→ Excerpted data

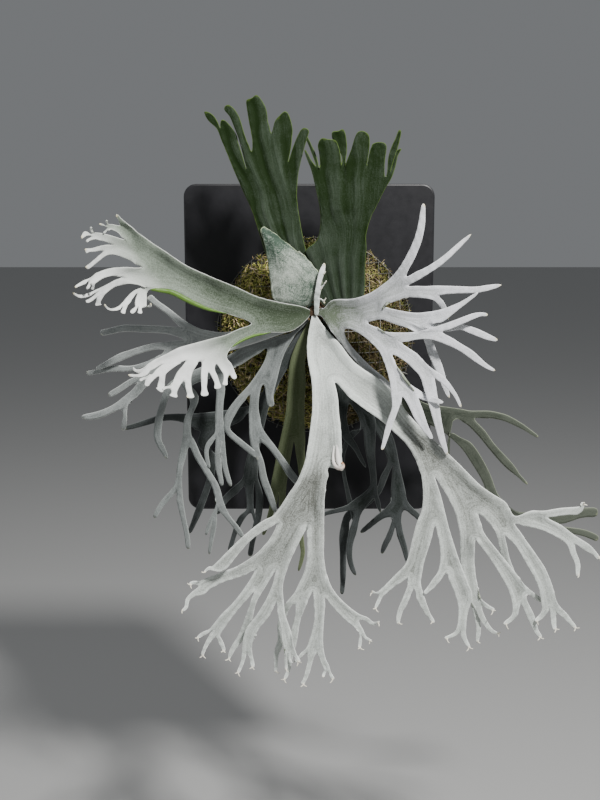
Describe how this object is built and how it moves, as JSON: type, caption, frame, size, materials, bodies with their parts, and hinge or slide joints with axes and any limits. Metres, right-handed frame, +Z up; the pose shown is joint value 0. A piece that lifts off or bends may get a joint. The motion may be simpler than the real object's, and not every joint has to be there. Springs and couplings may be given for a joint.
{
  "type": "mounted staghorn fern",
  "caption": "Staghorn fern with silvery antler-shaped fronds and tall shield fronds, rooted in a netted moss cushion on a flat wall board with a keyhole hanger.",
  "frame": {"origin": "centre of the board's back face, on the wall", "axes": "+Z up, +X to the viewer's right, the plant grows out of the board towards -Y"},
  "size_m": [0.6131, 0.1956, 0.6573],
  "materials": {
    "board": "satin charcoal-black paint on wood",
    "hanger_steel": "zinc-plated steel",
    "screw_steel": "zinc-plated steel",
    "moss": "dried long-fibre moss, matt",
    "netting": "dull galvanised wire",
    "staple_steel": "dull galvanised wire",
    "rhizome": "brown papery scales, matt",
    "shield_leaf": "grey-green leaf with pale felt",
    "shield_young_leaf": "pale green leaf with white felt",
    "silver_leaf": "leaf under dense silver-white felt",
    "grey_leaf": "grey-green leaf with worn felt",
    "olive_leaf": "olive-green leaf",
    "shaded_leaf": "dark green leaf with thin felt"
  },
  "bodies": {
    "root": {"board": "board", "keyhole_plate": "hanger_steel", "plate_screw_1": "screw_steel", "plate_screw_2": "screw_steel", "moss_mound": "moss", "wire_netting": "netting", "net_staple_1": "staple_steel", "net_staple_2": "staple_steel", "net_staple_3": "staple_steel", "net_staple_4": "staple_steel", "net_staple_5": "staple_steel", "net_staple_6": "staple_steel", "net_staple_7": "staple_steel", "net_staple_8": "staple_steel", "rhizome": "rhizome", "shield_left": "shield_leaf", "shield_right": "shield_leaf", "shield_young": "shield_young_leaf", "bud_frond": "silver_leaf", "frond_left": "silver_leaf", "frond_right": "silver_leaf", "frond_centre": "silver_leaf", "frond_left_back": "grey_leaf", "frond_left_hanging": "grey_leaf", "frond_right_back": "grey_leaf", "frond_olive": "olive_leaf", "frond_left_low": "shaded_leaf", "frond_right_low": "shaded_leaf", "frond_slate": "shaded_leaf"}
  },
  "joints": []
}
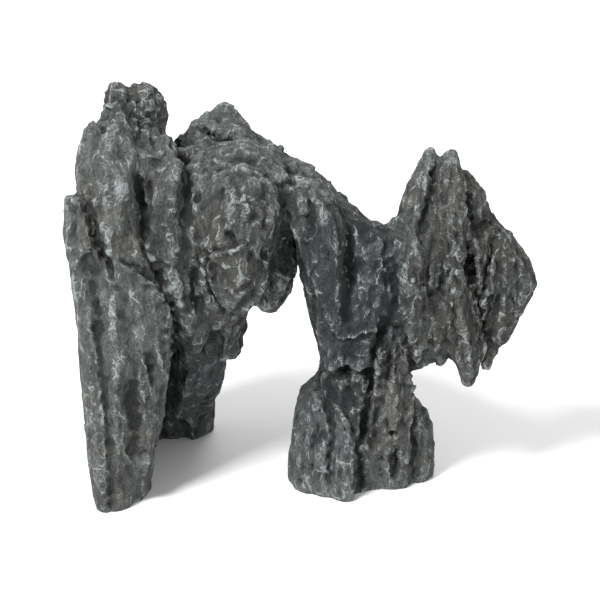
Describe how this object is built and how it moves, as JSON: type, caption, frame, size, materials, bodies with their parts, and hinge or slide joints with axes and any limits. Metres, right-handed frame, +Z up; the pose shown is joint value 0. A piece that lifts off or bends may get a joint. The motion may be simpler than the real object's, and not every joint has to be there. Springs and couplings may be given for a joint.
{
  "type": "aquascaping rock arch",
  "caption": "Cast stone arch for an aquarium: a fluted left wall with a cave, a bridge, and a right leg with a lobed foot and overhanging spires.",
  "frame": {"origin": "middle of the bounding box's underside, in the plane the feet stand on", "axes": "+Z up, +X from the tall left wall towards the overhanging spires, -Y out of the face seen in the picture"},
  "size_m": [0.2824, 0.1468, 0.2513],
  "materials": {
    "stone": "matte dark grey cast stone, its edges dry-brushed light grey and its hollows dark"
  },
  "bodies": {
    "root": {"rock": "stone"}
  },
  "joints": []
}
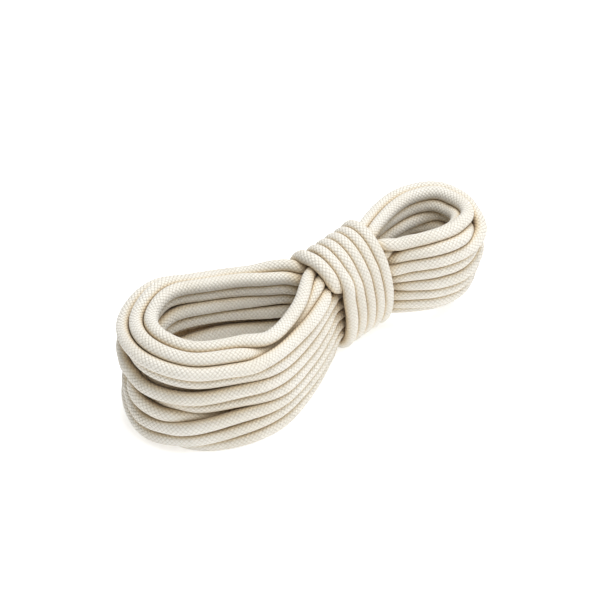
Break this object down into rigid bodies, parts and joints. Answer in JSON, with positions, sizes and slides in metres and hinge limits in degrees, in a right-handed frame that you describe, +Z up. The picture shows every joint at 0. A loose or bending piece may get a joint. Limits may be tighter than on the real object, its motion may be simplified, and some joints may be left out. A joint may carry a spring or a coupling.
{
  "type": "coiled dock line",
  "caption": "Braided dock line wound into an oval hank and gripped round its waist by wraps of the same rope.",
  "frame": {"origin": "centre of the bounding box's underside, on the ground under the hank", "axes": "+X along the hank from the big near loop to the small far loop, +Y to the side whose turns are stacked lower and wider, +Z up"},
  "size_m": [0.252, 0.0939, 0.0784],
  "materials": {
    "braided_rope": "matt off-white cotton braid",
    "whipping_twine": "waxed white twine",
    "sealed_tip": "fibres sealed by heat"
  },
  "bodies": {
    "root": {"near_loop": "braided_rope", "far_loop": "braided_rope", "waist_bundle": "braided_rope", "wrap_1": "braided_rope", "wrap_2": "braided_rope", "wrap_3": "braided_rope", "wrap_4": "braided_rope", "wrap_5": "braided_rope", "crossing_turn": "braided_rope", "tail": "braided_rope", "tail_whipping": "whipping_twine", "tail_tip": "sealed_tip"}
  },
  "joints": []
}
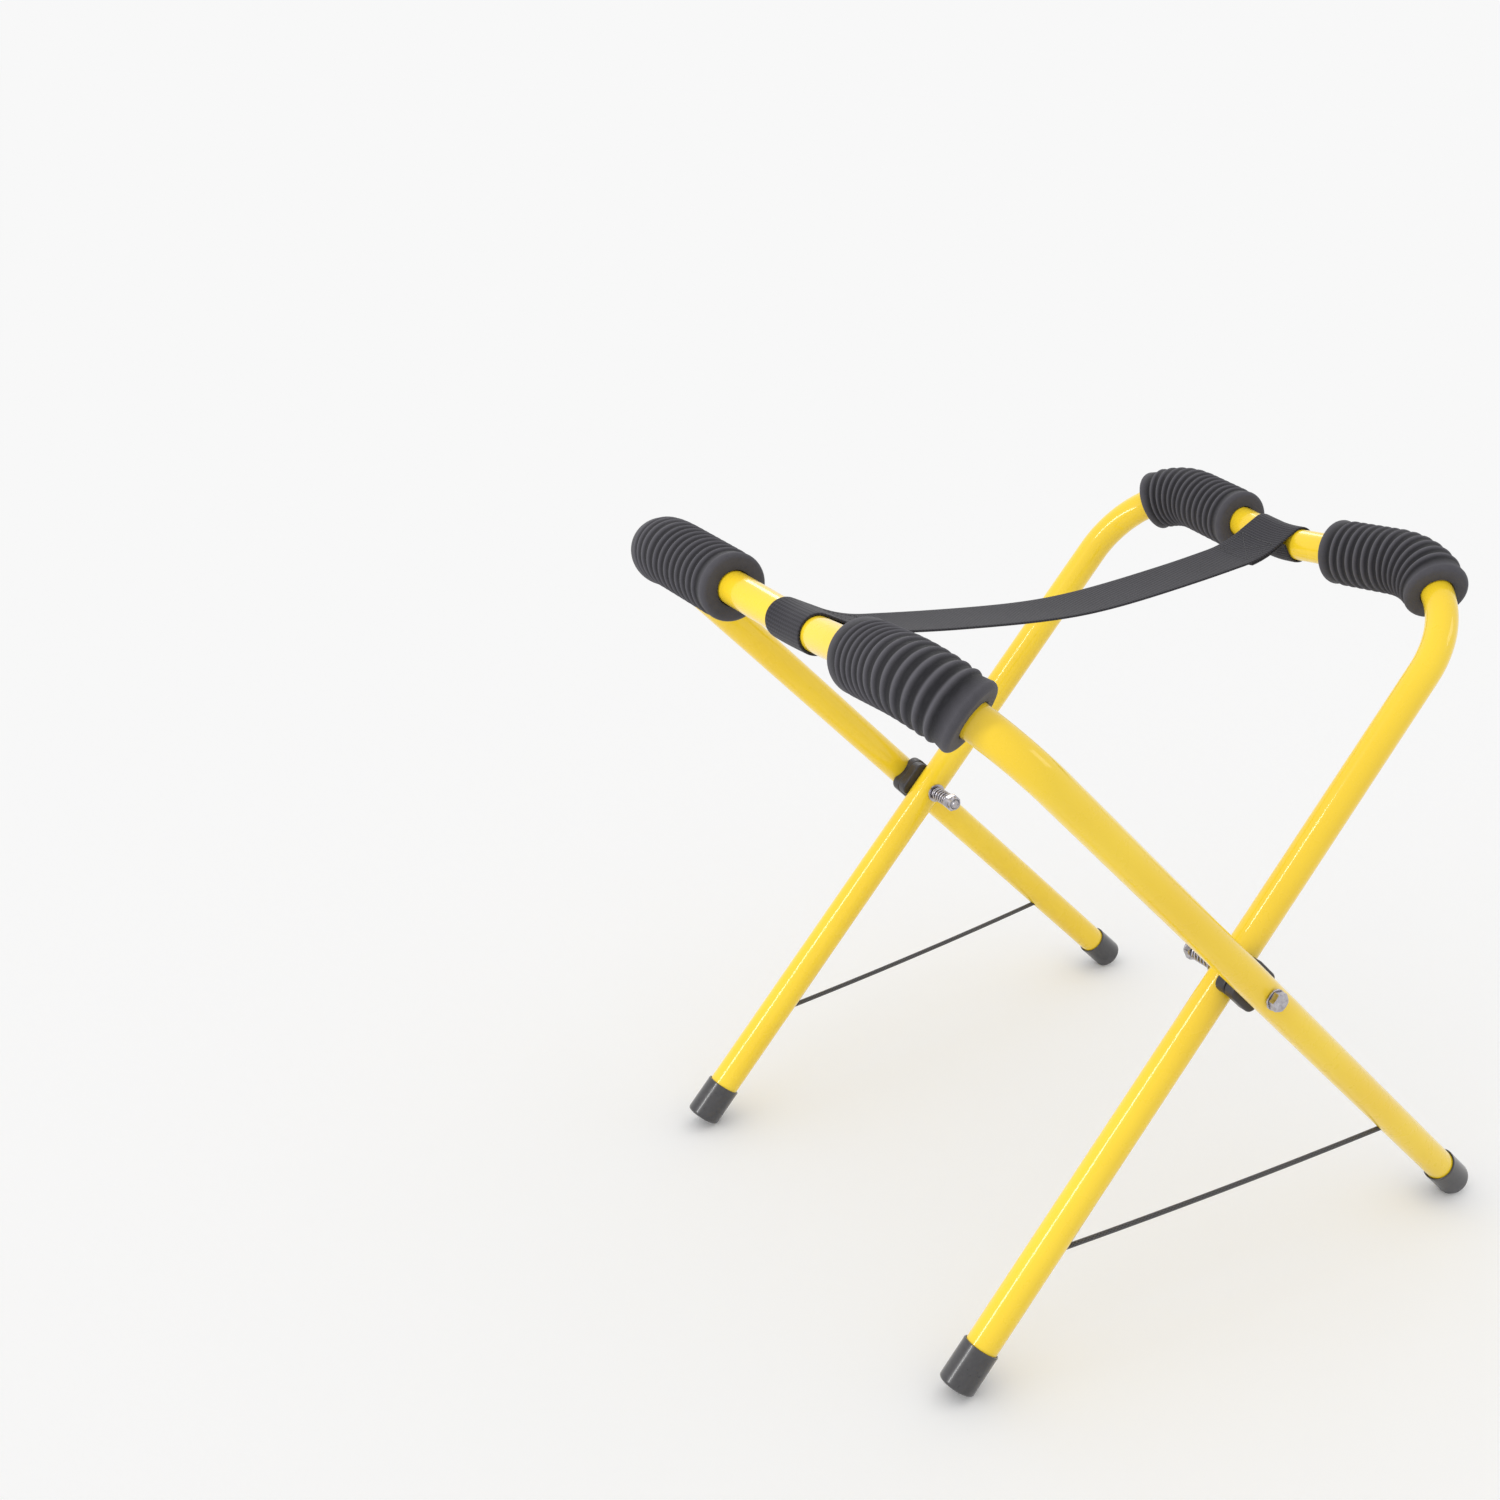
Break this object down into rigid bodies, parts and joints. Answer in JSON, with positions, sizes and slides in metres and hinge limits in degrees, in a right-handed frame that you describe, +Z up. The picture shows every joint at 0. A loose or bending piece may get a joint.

→ Exercise description
Nothing may be left out: return each entry exactly as it reads.

→ Full output
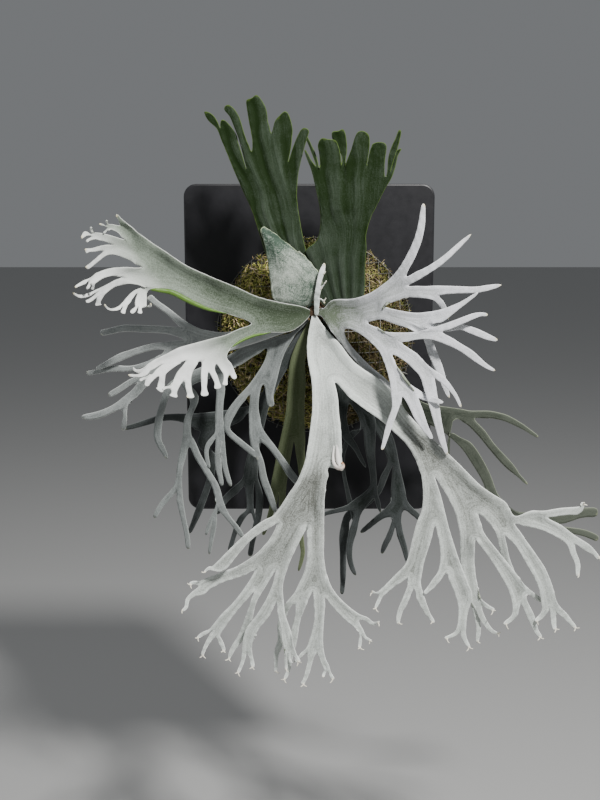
Describe how this object is built and how it moves, as JSON: type, caption, frame, size, materials, bodies with their parts, and hinge or slide joints with axes and any limits. Metres, right-handed frame, +Z up; the pose shown is joint value 0. A piece that lifts off or bends may get a joint. The motion may be simpler than the real object's, and not every joint has to be there. Springs and couplings may be given for a joint.
{
  "type": "mounted staghorn fern",
  "caption": "Staghorn fern with silvery antler-shaped fronds and tall shield fronds, rooted in a netted moss cushion on a flat wall board with a keyhole hanger.",
  "frame": {"origin": "centre of the board's back face, on the wall", "axes": "+Z up, +X to the viewer's right, the plant grows out of the board towards -Y"},
  "size_m": [0.6131, 0.1956, 0.6573],
  "materials": {
    "board": "satin charcoal-black paint on wood",
    "hanger_steel": "zinc-plated steel",
    "screw_steel": "zinc-plated steel",
    "moss": "dried long-fibre moss, matt",
    "netting": "dull galvanised wire",
    "staple_steel": "dull galvanised wire",
    "rhizome": "brown papery scales, matt",
    "shield_leaf": "grey-green leaf with pale felt",
    "shield_young_leaf": "pale green leaf with white felt",
    "silver_leaf": "leaf under dense silver-white felt",
    "grey_leaf": "grey-green leaf with worn felt",
    "olive_leaf": "olive-green leaf",
    "shaded_leaf": "dark green leaf with thin felt"
  },
  "bodies": {
    "root": {"board": "board", "keyhole_plate": "hanger_steel", "plate_screw_1": "screw_steel", "plate_screw_2": "screw_steel", "moss_mound": "moss", "wire_netting": "netting", "net_staple_1": "staple_steel", "net_staple_2": "staple_steel", "net_staple_3": "staple_steel", "net_staple_4": "staple_steel", "net_staple_5": "staple_steel", "net_staple_6": "staple_steel", "net_staple_7": "staple_steel", "net_staple_8": "staple_steel", "rhizome": "rhizome", "shield_left": "shield_leaf", "shield_right": "shield_leaf", "shield_young": "shield_young_leaf", "bud_frond": "silver_leaf", "frond_left": "silver_leaf", "frond_right": "silver_leaf", "frond_centre": "silver_leaf", "frond_left_back": "grey_leaf", "frond_left_hanging": "grey_leaf", "frond_right_back": "grey_leaf", "frond_olive": "olive_leaf", "frond_left_low": "shaded_leaf", "frond_right_low": "shaded_leaf", "frond_slate": "shaded_leaf"}
  },
  "joints": []
}
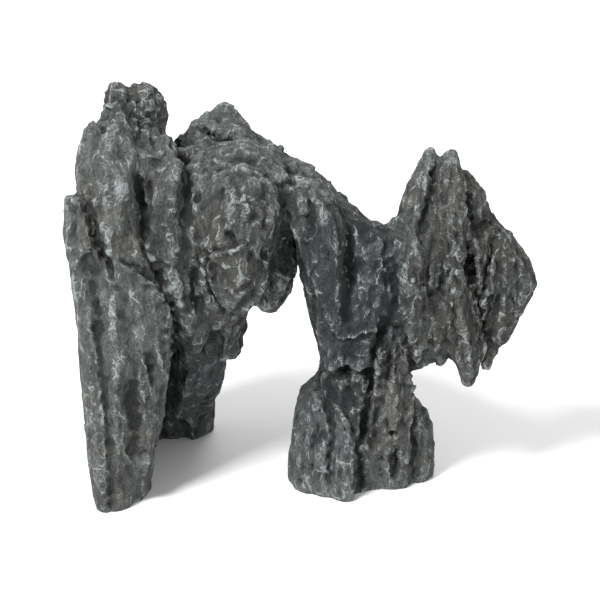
Describe how this object is built and how it moves, as JSON: type, caption, frame, size, materials, bodies with their parts, and hinge or slide joints with axes and any limits. Metres, right-handed frame, +Z up; the pose shown is joint value 0. A piece that lifts off or bends may get a joint. The motion may be simpler than the real object's, and not every joint has to be there. Springs and couplings may be given for a joint.
{
  "type": "aquascaping rock arch",
  "caption": "Cast stone arch for an aquarium: a fluted left wall with a cave, a bridge, and a right leg with a lobed foot and overhanging spires.",
  "frame": {"origin": "middle of the bounding box's underside, in the plane the feet stand on", "axes": "+Z up, +X from the tall left wall towards the overhanging spires, -Y out of the face seen in the picture"},
  "size_m": [0.2824, 0.1468, 0.2513],
  "materials": {
    "stone": "matte dark grey cast stone, its edges dry-brushed light grey and its hollows dark"
  },
  "bodies": {
    "root": {"rock": "stone"}
  },
  "joints": []
}
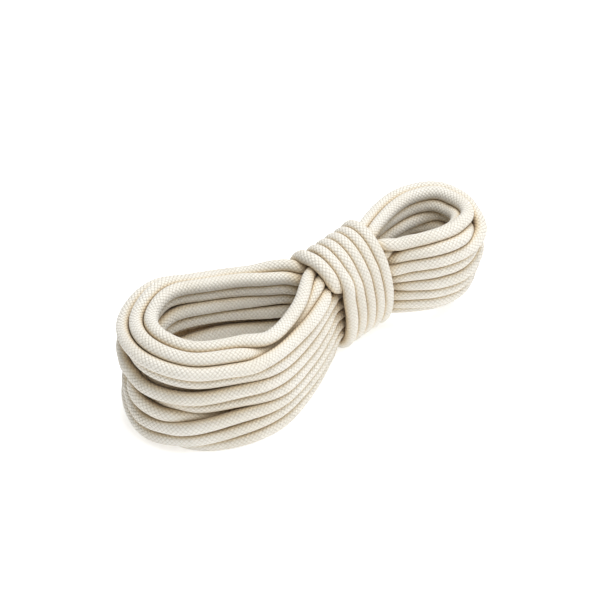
Break this object down into rigid bodies, parts and joints. Answer in JSON, with positions, sizes and slides in metres and hinge limits in degrees, in a right-handed frame that you describe, +Z up. The picture shows every joint at 0. A loose or bending piece may get a joint. Limits may be tighter than on the real object, its motion may be simplified, and some joints may be left out. A joint may carry a spring or a coupling.
{
  "type": "coiled dock line",
  "caption": "Braided dock line wound into an oval hank and gripped round its waist by wraps of the same rope.",
  "frame": {"origin": "centre of the bounding box's underside, on the ground under the hank", "axes": "+X along the hank from the big near loop to the small far loop, +Y to the side whose turns are stacked lower and wider, +Z up"},
  "size_m": [0.252, 0.0939, 0.0784],
  "materials": {
    "braided_rope": "matt off-white cotton braid",
    "whipping_twine": "waxed white twine",
    "sealed_tip": "fibres sealed by heat"
  },
  "bodies": {
    "root": {"near_loop": "braided_rope", "far_loop": "braided_rope", "waist_bundle": "braided_rope", "wrap_1": "braided_rope", "wrap_2": "braided_rope", "wrap_3": "braided_rope", "wrap_4": "braided_rope", "wrap_5": "braided_rope", "crossing_turn": "braided_rope", "tail": "braided_rope", "tail_whipping": "whipping_twine", "tail_tip": "sealed_tip"}
  },
  "joints": []
}
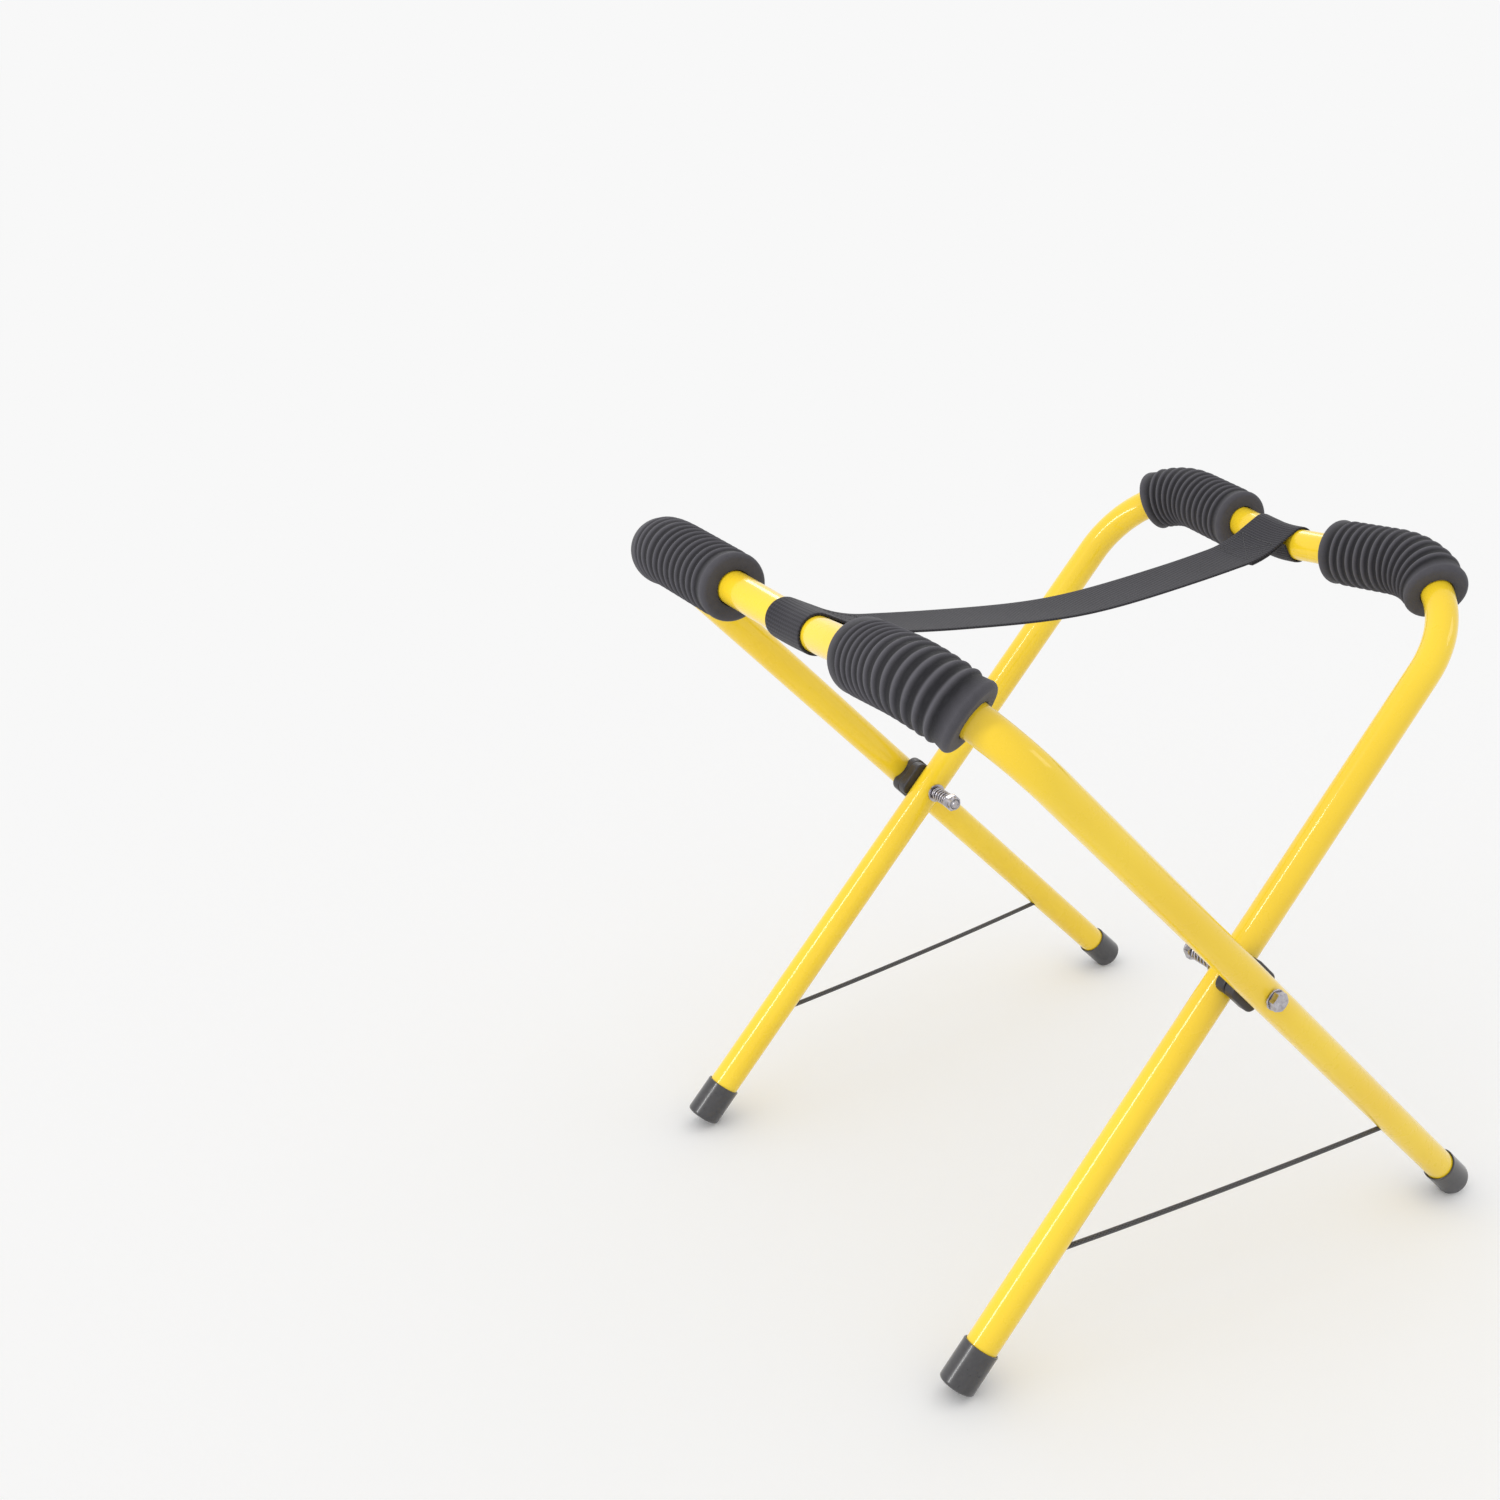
Break this object down into rigid bodies, parts and joints. Answer in JSON, with positions, sizes and slides in metres and hinge limits in degrees, in a right-handed frame that you describe, +Z up. The picture shows every joint at 0. A loose or bending piece may get a joint.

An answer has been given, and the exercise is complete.